Por mim, ainda que admirando técnicamente o projecto e muito considerando o seu autor, confesso que não gostei da solução encontrada, e pasmo diante do parecer dos serviços de salubridade e de edificações urbanas, que diz textualmente: «Vamos Ter, por fim, uma obra dignamente nacional, pela sua concepção, pela natureza dos materiais que se vão empregar ...». Isto é, até aqui não temos feito obras dignamente nacionais!

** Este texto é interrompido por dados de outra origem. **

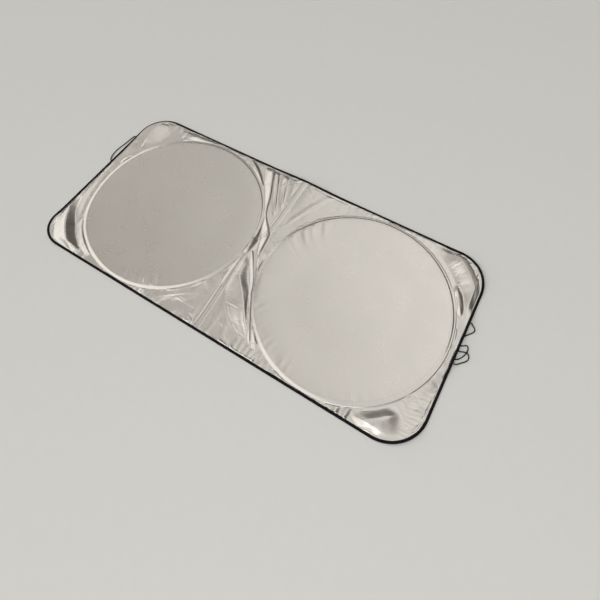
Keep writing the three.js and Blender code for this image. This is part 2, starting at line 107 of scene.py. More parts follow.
# Roll of the border with its middle, full reach and whole reach, and its rise over the right elastic
ROLL_ANGLE = math.radians(44)
ROLL_PLACE = (10 - HALF_LENGTH, HALF_HEIGHT - 62, 30, 178)
ELASTIC_LIFT = 4.2
ELASTIC_SPAN = (-40, 135, 48)

# Height of an elastic's middle where it lies, and how much higher it is where it crosses itself
ELASTIC_REST = 2.1
ELASTIC_CROSSING = 4.2

# Places where a hoop is drawn out of round by the cloth: side, angle, how far each side and how much
HOOP_BULGES = (("left", -140, 36, 8), ("left", 30, 40, 3))

# Places where the border stands clear of the surface: middle, reach and rise
BORDER_LIFTS = (
    (4, HALF_HEIGHT, 165, 6),
    (30 - HALF_LENGTH, 30 - HALF_HEIGHT, 120, 8),
    (HALF_LENGTH - 36, 36 - HALF_HEIGHT, 120, 5),
    (HALF_LENGTH - 36, HALF_HEIGHT - 36, 130, 7),
)

# Long folds, each along the line of its crest: x, y, height, and the widths of its right and left slopes
LONG_FOLDS = (
    # The upper flap of the crease, and the white facet that its end makes over the seam
    ((-146, 354, 10, 38, 4), (-114, 287, 10, 33, 4), (-85, 226, 9, 26, 4), (-60, 158, 5, 12, 4),
     (-46, 134, 4.5, 8, 4), (-23, 108, 7, 17, 4), (2, 79, 9, 28, 4), (9, 60, 8.5, 26, 4), (14, 30, 7, 19, 4),
     (18, -6, 3, 9, 4)),
    # The dark wedge beside the left hoop
    ((-58, 146, 3, 5, 5), (-50, 110, 6, 7, 8), (-40, 60, 11, 8, 17), (-33, 20, 12, 9, 24),
     (-27, -8, 9, 9, 26), (-22, -30, 4, 9, 20), (-18, -50, 0.5, 8, 12)),
    # The dark facet below the crease, which falls to the slot, and the slot's rolled lip
    ((-12, -40, 2, 30, 12), (-3, -72, 8, 50, 21), (10, -116, 11.5, 64, 28), (54, -166, 10.5, 62, 25),
     (112, -234, 7, 52, 16), (160, -290, 0.5, 24, 10)),
    ((-16, -4, 2, 6, 4), (2, -26, 6, 6, 5), (24, -60, 8, 6, 6), (58, -108, 8, 6, 6), (116, -212, 7, 6, 5),
     (158, -275, 5, 6, 4), (178, -303, 0.5, 6, 3)),
    # The bank between the slot and the right hoop
    ((28, -14, 1.5, 10, 20), (44, -50, 3.5, 8, 26), (74, -98, 4.5, 8, 24), (133, -200, 4, 8, 12),
     (184, -284, 4, 14, 14), (204, -306, 0.5, 10, 10)),
    # The pillow beside the strip along the left edge
    ((-690, 330, 2, 10, 60), (-702, 300, 10, 9, 66), (-706, 262, 13, 7, 66), (-703, 222, 11, 6, 56),
     (-697, 190, 4, 6, 34), (-694, 168, 0.5, 6, 20)),
    # The soft band from the pillow along the upper edge
    ((-590, 322, 1, 18, 16), (-540, 331, 4, 26, 12), (-470, 338, 3.5, 16, 8), (-380, 344, 0.5, 8, 6)),
    # Creases that fan from the pinch to the upper edge
    ((-112, 330, 3.4, 18, 5), (-66, 240, 4.2, 17, 5), (-24, 158, 1.5, 8, 4)),
    ((-72, 342, 3.6, 22, 5), (-44, 262, 4, 19, 5), (-12, 190, 1.5, 9, 4)),
    ((-34, 344, 3, 22, 5), (-16, 286, 3, 18, 5), (-8, 220, 0.5, 8, 4)),
    ((-240, 336, 3, 12, 12), (-174, 285, 4.2, 14, 12), (-124, 226, 4, 10, 8), (-94, 178, 1, 6, 6)),
    ((126, 336, 2, 22, 16), (88, 262, 2.4, 20, 14), (54, 188, 1.6, 15, 12), (36, 132, 0.3, 12, 10)),
    # Soft dents beside the lower edge
    ((-122, -190, 0.5, 20, 12), (-98, -200, 2.2, 24, 14), (-66, -212, 0.5, 18, 12)),
    ((-190, -322, 0.5, 26, 22), (-150, -290, 1.8, 32, 24), (-112, -262, 1.6, 30, 20),
     (-74, -240, 0.3, 14, 12)),
    # Folds in the strip beside the right hoop, and at the left edge below the pillow
    ((672, 226, 1, 14, 12), (690, 190, 9, 16, 16), (708, 152, 8, 14, 15), (724, 122, 1, 8, 10)),
    ((698, 112, 1, 10, 10), (710, 86, 8, 13, 15), (724, 48, 7, 12, 14), (736, 20, 0.5, 8, 8)),
    ((-700, 112, 0.5, 8, 8), (-698, 92, 4.5, 20, 6), (-700, 66, 4.5, 20, 6), (-704, 50, 0.5, 12, 6)),
)

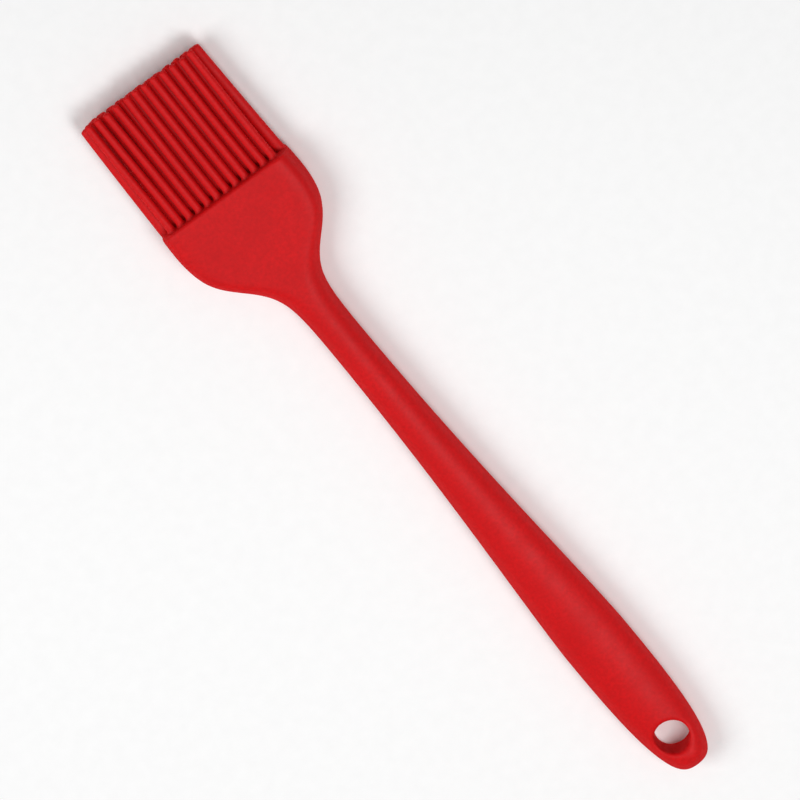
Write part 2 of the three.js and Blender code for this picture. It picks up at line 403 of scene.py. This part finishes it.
def seam_lift(points, angles):
    """Raises the parting line: the ring's points at both edges move outwards."""
    lift = np.zeros(len(angles))
    for degrees, share in zip((0.0,) + SEAM_ANGLES, SEAM_SHARES):
        for centre in (0.0, math.pi, 2.0 * math.pi):
            lift[np.abs(np.abs(angles - centre) - math.radians(degrees)) < 1e-6] = share
    points[..., 0] += np.sign(points[..., 0]) * lift * SEAM_HEIGHT * MM
    return points


def skin_loft_rows(angles):
    """Rings from the tail join to the flat end face, whose edge is rounded by FACE_EDGE.

    The evenly spaced ones keep LAST_STEP_SHARE of a step clear of that rounding, and the parting line stops
    near the rounding's end, before the flat face.
    """
    handle = np.arange(TAIL_JOIN, NECK_STATION, HANDLE_STEP)
    head = np.arange(NECK_STATION, HEAD_END - FACE_EDGE - LAST_STEP_SHARE * HEAD_STEP, HEAD_STEP)
    rounding = np.linspace(0.0, math.pi / 2.0, FACE_EDGE_RINGS)
    rows = []
    for u in np.concatenate([handle, head]):
        x, z = ring_points(skin_section(u), angles)
        rows.append(seam_lift(to_frame(x, np.full_like(x, u), z), angles))
    for t in rounding:
        u = HEAD_END - FACE_EDGE * (1.0 - math.sin(t))
        x, z = ring_points(skin_section(u, FACE_EDGE * (1.0 - math.cos(t))), angles)
        ring = to_frame(x, np.full_like(x, u), z)
        rows.append(seam_lift(ring, angles) if t < SEAM_END_TURN else ring)
    for share in FACE_RING_SHARES:
        rows.append(to_frame(x * share, np.full_like(x, HEAD_END), z * share))
    return rows


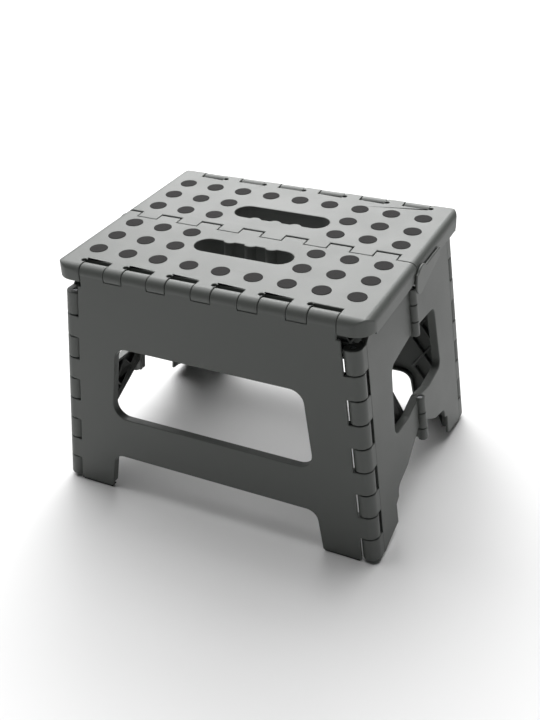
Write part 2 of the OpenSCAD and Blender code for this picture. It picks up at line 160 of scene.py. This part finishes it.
# %% A wrapped socket
class Wire:
    """One output socket of a material, with arithmetic that adds Math nodes."""

    def __init__(self, tree, socket):
        self.tree = tree
        self.socket = socket

    def node(self, kind, out=0, settings=None, **sockets):
        """A new node of a kind. A socket is named, or is i and its number where names repeat."""
        made = self.tree.nodes.new(kind)
        for key, value in (settings or {}).items():
            setattr(made, key, value)
        for key, value in sockets.items():
            numbered = key[0] == "i" and key[1:].isdigit()
            socket = made.inputs[int(key[1:]) if numbered else key]
            if isinstance(value, Wire):
                self.tree.links.new(value.socket, socket)
            else:
                socket.default_value = value
        return Wire(self.tree, made.outputs[out])

    def maths(self, operation, other=0.0):
        return self.node("ShaderNodeMath", settings={"operation": operation}, i0=self, i1=other)

    def __add__(self, other):
        return self.maths("ADD", other)

    __radd__ = __add__

    def __mul__(self, other):
        return self.maths("MULTIPLY", other)

    __rmul__ = __mul__

    def __sub__(self, other):
        return self.maths("SUBTRACT", other)

    def __rsub__(self, other):
        return (self * -1.0) + other


def new_material(name):
    """An empty material: its Principled shader, and a wire of Object coordinates to start from."""
    material = bpy.data.materials.new(name)
    material.use_nodes = True
    tree = material.node_tree
    shader = tree.nodes["Principled BSDF"]
    coordinates = tree.nodes.new("ShaderNodeTexCoord")
    return material, shader, Wire(tree, coordinates.outputs["Object"])


def tinted(colour, shade):
    """A colour made lighter and darker by a shade that varies over the surface."""
    return shade.node(
        "ShaderNodeMix", out=2, settings={"data_type": "RGBA", "blend_type": "MULTIPLY"},
        i0=1.0, i6=(*colour, 1.0), i7=shade,
    )


def plug(wire, shader, name):
    wire.tree.links.new(wire.socket, shader.inputs[name])


# %% [markdown]
# ## Moulded plastic
#
# The body is one grey-green polypropylene. Its mould was spark-eroded, which leaves a fine grain that scatters
# light. Two noises do that: a fine one for the grain, and a broad one for the slight clouding that handling
# leaves. Both change the roughness and, very slightly, the colour. The fine one also drives a shallow bump.

# %% Plastic
GREY_GREEN = (0.098, 0.105, 0.098)
GRAIN_SCALE = 2600.0
GRAIN_DEPTH = 0.12 * MM
CLOUD_SCALE = 26.0
PLASTIC_SPECULAR = 0.42


def plastic(name, colour):
    material, shader, place = new_material(name)
    grain = place.node("ShaderNodeTexNoise", Vector=place, Scale=GRAIN_SCALE, Detail=3.0, Roughness=0.6)
    cloud = place.node("ShaderNodeTexNoise", Vector=place, Scale=CLOUD_SCALE, Detail=4.0, Roughness=0.55)
    plug(tinted(colour, grain * 0.10 + cloud * 0.10 + 0.90), shader, "Base Color")
    plug(grain * 0.16 + cloud * 0.14 + 0.34, shader, "Roughness")
    bump = place.node("ShaderNodeBump", Height=grain, Strength=0.30, Distance=GRAIN_DEPTH)
    plug(bump, shader, "Normal")
    shader.inputs["Specular IOR Level"].default_value = PLASTIC_SPECULAR
    return material


PLASTIC = plastic("moulded_plastic", GREY_GREEN)
print("plastic:", len(PLASTIC.node_tree.nodes), "nodes")

# %% [markdown]
# ## Rubber
#
# The dots are soft rubber with a fine cross-hatched face. Two waves at right angles make the hatch, and their
# product raises small pips. The hatch is much shallower than the dot is thick, so it is left to the bump.

# %% Rubber
DARK_RUBBER = (0.026, 0.025, 0.025)
HATCH_PITCH = 1.1 * MM
PIP_HEIGHT = 0.18 * MM
DUST_SCALE = 420.0
RUBBER_SPECULAR = 0.16


def rubber(name, colour):
    material, shader, place = new_material(name)
    turns = 2 * math.pi / HATCH_PITCH
    parts = place.node("ShaderNodeSeparateXYZ", Vector=place)
    across = Wire(place.tree, parts.socket.node.outputs[1])
    first = ((parts + across) * turns).maths("SINE")
    second = ((parts - across) * turns).maths("SINE")
    pips = first * second * 0.5 + 0.5
    dust = place.node("ShaderNodeTexNoise", Vector=place, Scale=DUST_SCALE, Detail=5.0, Roughness=0.65)
    plug(tinted(colour, dust * 0.35 + pips * 0.12 + 0.72), shader, "Base Color")
    plug(dust * 0.12 + pips * -0.06 + 0.84, shader, "Roughness")
    bump = place.node("ShaderNodeBump", Height=pips, Strength=0.5, Distance=PIP_HEIGHT)
    plug(bump, shader, "Normal")
    shader.inputs["Specular IOR Level"].default_value = RUBBER_SPECULAR
    return material


RUBBER = rubber("soft_rubber", DARK_RUBBER)
print("rubber:", len(RUBBER.node_tree.nodes), "nodes")

# %% [markdown]
# ## Steel
#
# The pins are bright drawn wire, and nearly all of each one is inside its barrels. Only its fine surface marks
# have to show, so one noise varies the roughness, and nothing else changes over the surface.

# %% Steel
BRIGHT_STEEL = (0.55, 0.56, 0.58, 1)
MARK_SCALE = 900.0


def steel(name):
    material, shader, place = new_material(name)
    marks = place.node("ShaderNodeTexNoise", Vector=place, Scale=MARK_SCALE, Detail=4.0, Roughness=0.7)
    plug(marks * 0.25 + 0.22, shader, "Roughness")
    shader.inputs["Base Color"].default_value = BRIGHT_STEEL
    shader.inputs["Metallic"].default_value = 1.0
    return material


STEEL = steel("pin_steel")
print("steel:", len(STEEL.node_tree.nodes), "nodes")

# %% [markdown]
# ## Rounding a moulding's edges
#
# A mould can't make a knife edge, so every corner of a moulding has a small radius, and that radius is what
# catches the light. The frame's meshes are loose triangles with sharp corners. A copy is merged, its flat
# triangles are joined into whole faces, and its outward edges are bevelled. Edges beside a face too narrow for
# the radius are left, because a bevel there would fold over itself.

# %% A clean copy of a CAD piece
FLAT = math.radians(0.6)
MERGE = 0.002 * MM


def merged_copy(node):
    """A bmesh of a CAD node's shape with its doubles merged and its flat triangles joined."""
    bm = bmesh.new()
    bm.from_mesh(NODES[node].data)
    bmesh.ops.remove_doubles(bm, verts=bm.verts, dist=MERGE)
    bmesh.ops.dissolve_degenerate(bm, edges=bm.edges, dist=MERGE)
    bmesh.ops.dissolve_limit(bm, angle_limit=FLAT, verts=bm.verts, edges=bm.edges)
    return bm


# %% [markdown]
# ## Which edges to round
#
# A bevel needs room for its radius on both of an edge's faces. A face's area divided by the edge's length tells
# how far it reaches from that edge. Inward corners are left sharp, because a mould's inner corners hardly show.

# %% Rounding
SHARP = math.radians(34)
ROOM = 1.3


def breadth(face, edge):
    """How far a face reaches away from one of its edges, on average."""
    return face.calc_area() / max(edge.calc_length(), 1e-9)


def outward_edges(bm, radius):
    """The convex, sharp edges that have room for the radius on both sides."""
    found = []
    for edge in bm.edges:
        if len(edge.link_faces) != 2 or edge.calc_face_angle_signed(0) < SHARP:
            continue
        if all(breadth(face, edge) > radius * ROOM for face in edge.link_faces):
            found.append(edge)
    return found


def round_edges(bm, radius, segments=2):
    edges = outward_edges(bm, radius)
    bmesh.ops.bevel(
        bm, geom=edges, offset=radius, offset_type="OFFSET", segments=segments, profile=0.5,
        affect="EDGES", clamp_overlap=False, material=-1,
    )
    return len(edges)


# %% [markdown]
# ## Putting a piece in its node's place
#
# A finished piece hides its CAD node and rides on the same body. Its faces are smooth, so that the coarse facets
# of a barrel don't show, and weighted normals keep the flat faces flat beside their bevels.

# %% Finishing
SEAM_ANGLE = math.radians(38)


def finish_piece(bm, name, node, material):
    """Makes the object, smooth but with its flat faces kept flat, in the place of its CAD node."""
    for face in bm.faces:
        face.smooth = True
        face.material_index = 0
    mesh = bpy.data.meshes.new(name)
    bm.to_mesh(mesh)
    bm.free()
    mesh.materials.append(material)
    mesh.set_sharp_from_angle(angle=SEAM_ANGLE)
    piece = bpy.data.objects.new(name, mesh)
    scene.collection.objects.link(piece)
    weighted = piece.modifiers.new("flat faces stay flat", "WEIGHTED_NORMAL")
    weighted.keep_sharp = True
    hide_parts(node)
    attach(piece, BODY_OF[node])
    print(name, len(mesh.polygons), "faces")


# %% [markdown]
# ## The leg and side panels
#
# Each panel is an injection moulding: a skin with a rim, ribs, hinge barrels along its edges and a window. The
# radius is what a moulding's outer corners have, and it leaves the top of a thin rib almost fully round.

# %% Panels
MOULD_RADIUS = 0.9 * MM
PANELS = [n for n in NODES if n.endswith("leg_panel") or n.endswith("side_panel")]


def mould(node):
    bm = merged_copy(node)
    rounded = round_edges(bm, MOULD_RADIUS)
    finish_piece(bm, node + "_moulding", node, PLASTIC)
    print("  edges rounded:", rounded)


for node in sorted(PANELS):
    mould(node)

# %% [markdown]
# ## The top
#
# The two halves together look like one soft-cornered slab. The large rounding of its upper edge is in the frame
# already, so the slots, tongues and lugs only need the same small radius as the panels.

# %% Top halves
for node in ("front_top_panel", "rear_top_panel"):
    mould(node)

# %% [markdown]
# ## Grip dots and foot pads
#
# A dot is a low disc with a soft shoulder. The discs come from the frame, so they sit exactly in their pockets,
# and one wide bevel turns each shoulder. The pads under the feet are made in the same way.

# %% Rubber pieces
DOT_SHOULDER = 0.35 * MM

for node in ("front_grip_dots", "rear_grip_dots", "front_foot_pads", "rear_foot_pads"):
    bm = merged_copy(node)
    round_edges(bm, DOT_SHOULDER, segments=3)
    finish_piece(bm, node + "_rubber", node, RUBBER)

# %% [markdown]
# ## Pins
#
# A pin is a plain round wire with nothing to add, so the frame's own shape stays and only takes the steel.

# %% Pins
for name, node in NODES.items():
    if name.endswith("_pin"):
        node.data.materials.clear()
        node.data.materials.append(STEEL)
print("pins:", sum(name.endswith("_pin") for name in NODES))

# %% [markdown]
# ## Floor finish
#
# The floor is a plain pale sheet with almost no gloss, so that the stool's shadow is all it shows.

# %% Floor material
PALE = (0.8, 0.8, 0.8, 1)
FIBRE_SCALE = 60.0

paper, paper_shader, paper_place = new_material("pale_floor")
fibre = paper_place.node("ShaderNodeTexNoise", Vector=paper_place, Scale=FIBRE_SCALE, Detail=3.0)
plug(fibre * 0.1 + 0.75, paper_shader, "Roughness")
paper_shader.inputs["Base Color"].default_value = PALE
floor.data.materials.append(paper)
print("floor finish:", paper.name)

Agora é que vamos começar, e, então, para fazer obra nacional inspiramo-nos na arquitectura de Le Corbusier, obstruindo-a na base com uns acrescentos que, a meu ver, lhe tiram grande parte do seu efeito e negam até a própria suficiência funcional da concepção; para fazer obra nacional, quanto aos materiais empregados, beneficia este hotel de excepcionais regalias alfandegárias!
Afigura-se-me que a Câmara Municipal de Lisboa não procedeu neste caso com a serenidade crítica que era de esperar o que se emocionou com a grandiosa novidade, que talvez não se coadune bem com o seu desejo, expresso aliás no artigo 6.º da alienação do terreno, de valorização arquitectónica e paisagística da cidade.

Vozes: - Muito bem!

O Orador: - É muito delicado discutir o assunto nesta base, mas não creio que a apreciação da obra de arte seja privilégio do artista, antes pelo contrário, visto que a sua opinião ou as dos seus correligionários é tendenciosa: ele ou tem uma estética sua e não compreende a dos outros, ou não a tem, e o seu depoimento não interessa.
A obra de arte só pode ser considerada como tal quando subsiste desafiando o tempo; a de agora, ainda em formação e evolução, pode estar sujeita a um gosto transitório de moda e não oferece tantas garantias de durabilidade como aquelas que gerações e gerações admiraram e consagraram.

Vozes: - Muito bem!

O Orador: - Era, a meu ver, mais prudente que o Grande Hotel de Lisboa tivesse um certo classicismo de linhas, pois a moda é passageira e só a obra clássica é duradoura.

Vozes: - Muito bem!

O Orador: - E entendo por clássica aquela onde existem proporções, equilíbrio e harmonia, e eu pergunto a mim mesmo se esta obra é harmónica no seu conjunto ou se não constitui antes um grito arquitectónico que perturba o equilíbrio existente, salvo raras excepções, na cidade de Lisboa. O futuro o dirá.
A Câmara Municipal, com grandes obras de urbanismo já realizadas, designadamente na Praça do Areeiro, trilhou um caminho acertado, fundindo as novas correntes de arquitectura com as correntes tradicionais. Não foram tais obras concebidas e delineadas segundo o último figurino estrangeiro, mas a prova do seu valor e estabilidade reside no simples facto de ainda hoje vingarem e serem actuais, o que não acontece com tantas outras que foram última moda há poucos anos e hoje ninguém as tolera: eram então a «arte nova», mas o tempo se encarregou de a envelhecer e destruir ... Quem nos garante a sobrevivência de que agora se nos aponta, como rumo a adoptar?